Cosa è diventato il giornalismo in generale, specie quello relativo al calcio? Sensazionalismo, rincorsa allo scoop, acchiappa-like e follower, ricerca allo scandalo. Poco importa se si parla di voci, interessamenti, soffiate di mercato: l’importante è diffondere. Ancora più facilmente oggi, grazie alla diffusione capillare di internet. Un’attività in cui molti di noi, francamente, faticano ormai a districarsi.
Calcio e giornalismo, il confine con la realtà
Dov’è andato a finire il senso dell’approfondimento, della cultura, del trapassare sapere e informazione? Lo stesso senso della professione arriva dalla definizione fornita dal dizionario de La Repubblica: “Chi, per professione, raccoglie, elabora, commenta notizie allo scopo di comunicarle attraverso agenzie di stampa, giornali, radio, televisione e simili“. Già, elaborare e comunicare. Elaborare tramite estenuanti ricerche, consultazione. Comunicare, un termine che nella frenetica esistenza quotidiana sembra quasi desueto, un articolo da antiquariato da accantonare in soffitta. Un semplice click e si diffonde il “sapere”, un copia e incolla che distrugge l’essenza stessa dell’arte del giornalismo. Volta tristemente alla sola vendita.

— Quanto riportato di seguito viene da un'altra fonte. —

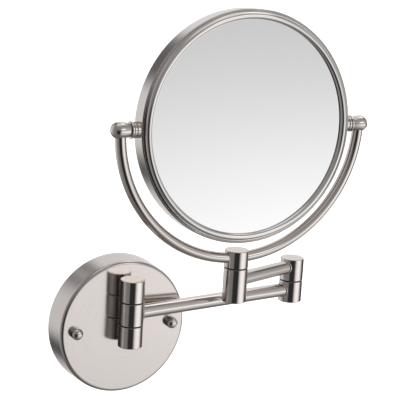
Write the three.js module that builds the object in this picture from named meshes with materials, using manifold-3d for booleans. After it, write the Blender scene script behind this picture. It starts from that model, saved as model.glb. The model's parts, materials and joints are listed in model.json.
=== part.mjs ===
// Extendable wall-mounted shaving mirror: a round wall rosette, two swinging arms, a half-round bow
// and a two-sided mirror head that tilts between the bow's ends.
// Millimetres. Origin: centre of the wall bracket's back face. +X right, +Y into the wall, +Z up.
import * as THREE from 'three';
import { mergeVertices } from 'three/addons/utils/BufferGeometryUtils.js';
import Module from 'manifold-3d';

// ---- Driving dimensions ----
const GAP = 0.3; // clearance between neighbouring pieces
const DEG = Math.PI / 180;

const ROSETTE = { faceRadius: 60, rimRadius: 61.1, depth: 25.4, wall: 1.4, edge: 3 };
const BRACKET = { radius: 54, thickness: 2.5, slotAt: 30, slotWidth: 5.5, slotLength: 12 };
const STIFFENER = { width: 26, bottom: -13, top: 48, thickness: 2 };
const STUD = { spacing: 92.4, radius: 2, footRadius: 4, footThickness: 1, length: 27.9 };
const DOME_NUT = { radius: 5.1, length: 7.5, boreRadius: 2.3, boreDepth: 5.6 };

const POST_RADIUS = 10.9;
const POST_EDGE = 0.6; // chamfer on the posts' ends
const SPLIT = 1.1; // height of a seam between two sections of a post
const WASHER = { radius: 10.2, thickness: 0.5 };
const PIN = { radius: 3, bushWall: 0.9 };
const PLUG = { radius: 6.2, length: 2.5 };
const TOP_SKIN = 3; // metal left above a pin's blind bore

const WALL_POST = { y: -38.9, bottom: -12.7, lowerSeam: 7.1, upperSeam: 28, top: 47.8 };
const STANDOFF = { radius: 4.4, heights: [-3, 38] };
const STANDOFF_SCREW = { radius: 2.2, depth: 7, headRadius: 4.2, headHeight: 2.6 };

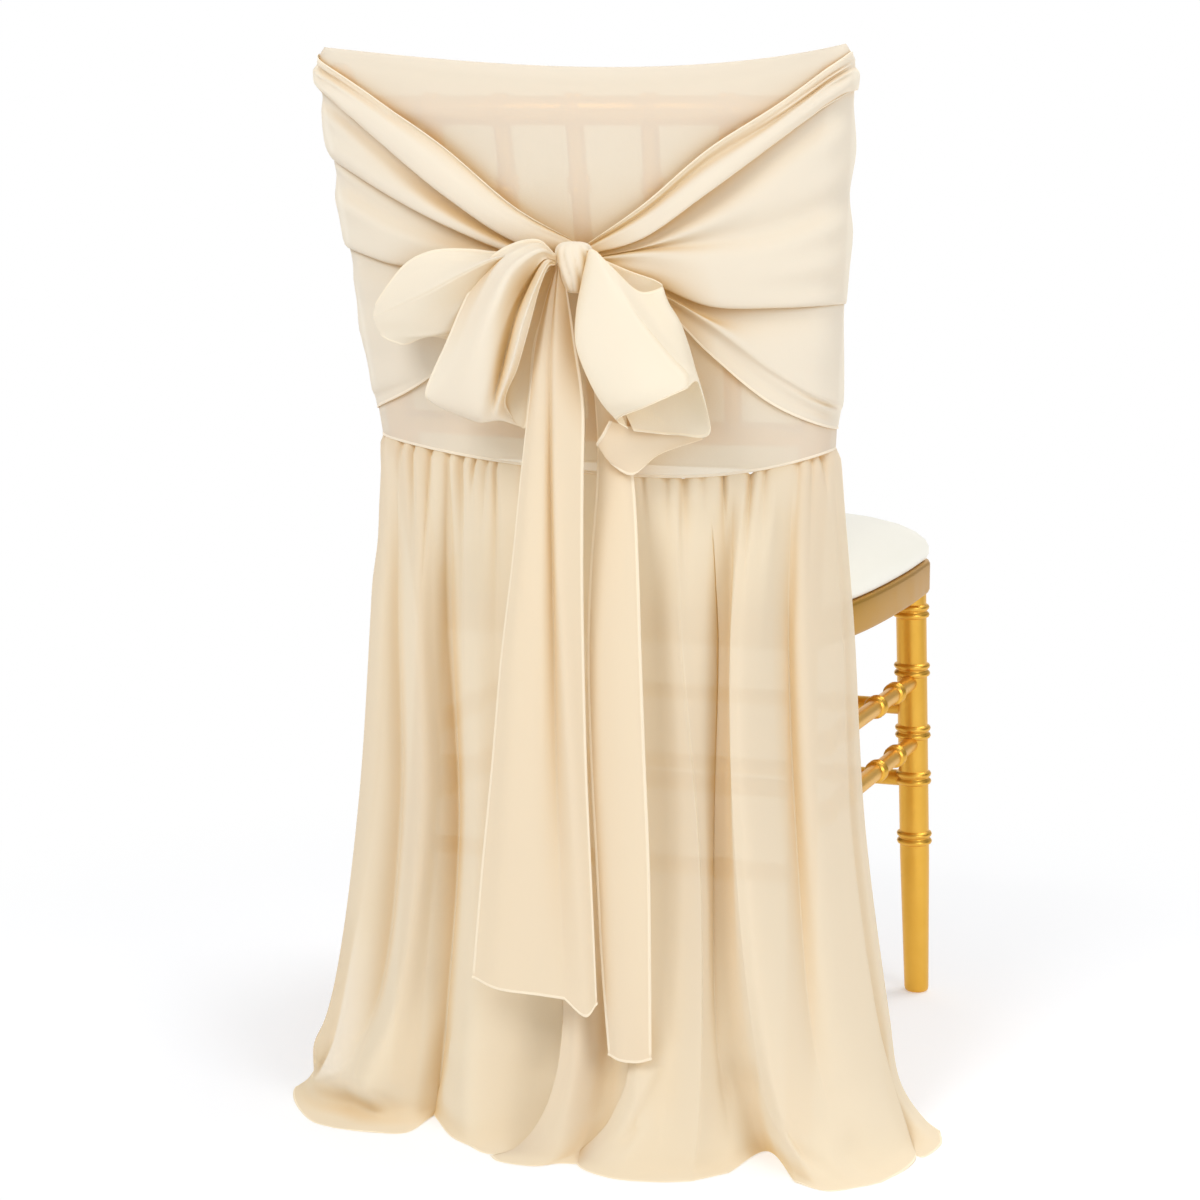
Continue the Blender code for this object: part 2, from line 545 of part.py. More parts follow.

Tanti potrebbero essere gli esempi di questa pratica ormai cliché. Prendiamone in esamina uno recente. Lo sfortunato Alex Meret deve abbandonare il ritiro della Nazionale a causa di un infortunio. I titoli del giorno dopo sembrano già apocalittici. “Fuori per 2-3 mesi, emergenza Napoli, Spalletti in alto mare“. Bene. Oggi in radio interviene Domenico Falco, responsabile di Ortopedia e Traumatologia, che ha visitato l’estremo difensore. “Si tratta di una frattura che non lascia postumi e non c’è da spaventarsi. Le fratture guariranno in quattro settimane, poi ne vorranno un paio e per rivederlo in porta ci vorranno 40-45 giorni“. Un responso medico che appare molto più benevolo. Cosa ne traiamo? C’è bisogno di approfondire, studiare, riflettere. Senza passare in rassegna quel che passa il convento, poiché in fin dei conti tutelati dalla libertà di stampa e di pensiero. Di mezzo, però, c’è anche la libertà di avere la giusta informazione. Perché il sapere rende liberi, affermava Socrate.
Una professione da ritrovare
Si discute allora di settore in crisi, di mancanza di fondi, di pochi lettori. Invece di lamentarsi e piangere lacrime di coccodrillo, non sarebbe opportuno ripensare all’etica professionale, del perché i lettori stiano mostrando sfiducia e avversione verso la stampa? Manca il senso dell’aggiornamento, la ricerca del vero, tanto nel giornalismo generalizzato, quanto in quello del pallone. C’è bisogno di tornare a rimboccarsi le maniche, sporcarsi, farsi qualche nemico, pur di raccontare i fatti come stanno. Nudi e crudi.
Lo stesso Mario Sconcerti (sì, colui del “Messi alla Juve farebbe panchina“), talvolta criticato, spesso anche ingiustamente, ha tirato in ballo la questione, riportando un uso improprio di una frase di Giorgio Chiellini. “Perché nessuno ha sentito Chiellini o chi gli sta intorno? Scaviamo, alziamo il culo“. I lettori perdoneranno il francesismo, ma siamo convinti che anche un uso di termini non proprio raffinati possa servire a catturare l’attenzione. Su, siate sinceri: non lo avete pensato mai anche voi? Non osservate spesso con occhio critico questa realtà? Ne siamo ben consci anche noi, di questa saturazione. Siamo consapevoli e proprio per questo intendiamo rimarcarlo. È l’obiettivo non dichiarato del Calcio Quotidiano: preferire la qualità alla quantità. E la verità, le basi su cui si cementa la professione.